Aí é que reside o desafio de construção de contra hegemonia cidadã ecossocial. Ela não depende do Estado, depende de nós mesmos, cidadanias ativas. Não podemos ser dogmáticos diante do desafio, pois a teoria política nunca substitui a análise de situações concretas, sempre, em complexo movimento histórico, único ao seu modo. A teoria é uma referência fundamental, mas não substitui a necessária tarefa política de análise da história passada, da situação atual, e da conjuntura de relações de forças no momento vivido, assim como possíveis perspectivas.  Tal tarefa precisa ser feita e renovada continuamente, pois implica em decompor uma realidade em complexo movimento histórico e recompô-la como uma realidade politicamente pensada, capaz de inspirar ações e rumos da ação política cidadã.

A hegemonia assenta na unidade de forças políticas – bloco político – forjada em torno a valores e princípios orientadores comuns, análises e propostas agregadas num grande saber cidadão compartilhado como um bem comum, formas de ação diversas mas coalizionadas organicamente, como um modo comum de agir com autonomia de cada segmento, num disputa política e cultural no palco da sociedade.
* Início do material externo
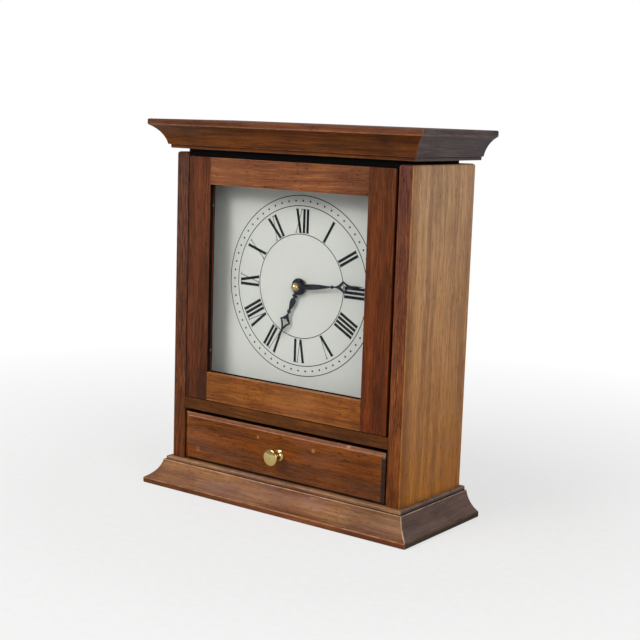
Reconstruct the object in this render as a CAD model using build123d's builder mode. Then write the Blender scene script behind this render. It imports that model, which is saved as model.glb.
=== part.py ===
from build123d import *
import os
from math import asin, copysign, cos, pi, radians, sin

# Wooden desk clock, in millimetres. The origin is under the middle of the base,
# the front faces -Y, and Z points up. A hand that turns clockwise turns about +Y.

os.makedirs("parts", exist_ok=True)

# Case
case_width = 237.0
case_depth = 92.0
side_height = 266.0
side_thickness = 12.7
side_arris = 0.8
side_corner_round = 2.0
crown_lift = 2.8

# Moulding stock of base and crown, as it lies on the base
moulding_height = 24.0
moulding_projection = 18.4
moulding_overhang = 2.0
lip_height = 4.8
lip_round = 1.3
cove_end = 6.0
cove_sag = 2.4
bead_height = 3.0
bead_projection = 4.2
bead_round = 0.8

# Boards between the sides
shelf_thickness = 9.6
shelf_top = 79.1
shelf_housing = 4.0
shelf_setback = 12.0
top_board_thickness = 5.8
top_board_setback = 0.8
cleat_size = 12.7
dial_board_thickness = 6.0
dial_board_groove = 4.0
back_panel_thickness = 4.0
back_rabbet = 6.0
access_width = 130.0
access_height = 140.0
access_round = 12.0
glue_line = 0.1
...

O comum na diversidade não é um dado, precisa ser construído a partir da sociedade num país extremamente diverso, em formas de viver e territórios ecossociais diversos, para que o bloco político democrático dos dominados  possa adquirir unidade e consistência diante do bloco de classes  dominantes capitalistas, levando a sua ação a adquirir capacidade politicamente transformadora.

Carregamos heranças da conquista e colonização, de extermínio de povos originários e apropriação de seus territórios – ainda intensa até hoje, só não vê quem não quer – , de tráfico negreiro e trabalho escravo, de patriarcalismo, de extrativismos cíclicos, ainda centrais numa economia voltada para fora, com uma tardia industrialização tardia. Estamos vivendo sob o poder e dependentes de donos de gado, gente e grandes latifúndios, tanto tradicionais como modernos, em coalizão com os “donos do mercado” – em conluio com seus operadores e especuladores nas bolsas. “Os donos”, combinados, provocam migrações internas de grande escala, com grandes periferias urbanas e rurais, entregues ao festim de milicianos e traficantes e sua economia paralela. Apesar de certa ousadia de Lula, o bloco político das classes dominantes nem está aí – aliás nunca esteve - por  ocupar um lugar dependente no concerto das nações, apesar de nosso tamanho territorial, populacional e econômico.

Mas, não duvidemos, se trata de um minúsculo bloco de classes capitalistas de grande poder, que dita, em última análise, a lógica em que assenta o Estado, suas possibilidades e limites. O grande horizonte é buscar a transformação do próprio Estado para poder transformar a economia do Brasil e conquistar uma possibilidade de “viver saboroso” ou “bem viver”. E a força transformadora só poderá emergir do coração da sociedade, da diversidade de situações de vida e trabalho, num bloco político histórico dos dominados e excluídos, que conquista  hegemonia, definindo rumos e possibilidades democráticas de ecossociais para todos, sem esquecer ninguém.

Dito isto – e nem é tudo – volto ao ponto central: não vamos construir hegemonia democrática ecossocial e transformadora sem dar conta da enorme diversidade social contida neste nosso maravilhoso país, com seu povo e território, sofridos apesar de, muitas vezes, celebrados. Não existe luta maior ou menor, mas lutas necessárias, todas estratégicas. Com os dogmatismos de esquerda caminhamos para acumular derrotas políticas. Temos alternativas, muitas e variadas, que são um patrimônio coletivo da cultura, da arte, da educação, da ciência, da comunicação, até da fé e prática religiosa. O desafio e sua valorização já foi pontuado pelo memorável Paulo Freire, que nos propôs o método da troca de conhecimentos,  inspirado em muitos  saberes de resistência e de busca de autonomia. Aliás, é de autonomia, de libertação, de criatividade político-cultural que se trata. Temos de sobra, mas sem articulação política na escala necessária. Tal tarefa política, educativa, cultural e de comunicação, com um viés de liberdade de disputa de visões, narrativas e modos de agir, traduzidos e difundidos discursos significantes por todos os meios – arte, festas, música, literatura, redes, rádios comunitárias, alto falantes, manifestações,  etc.– tomada da rua como o espaço cidadão por excelência – é o campo da disputa de hegemonia que cria raízes.

(Deixo tal tema desafiante para futuras postagens...)

 

 

 

 



[i] Não é meu objetivo aprofundar esta questão teórica. Pessoalmente me inspiro nas obras de A.Gramsci e nos muitos que “garimparam” e sistematizaram a complexidade de seu pensamento, especialmente  a partir dos “Cadernos do Cárcere”.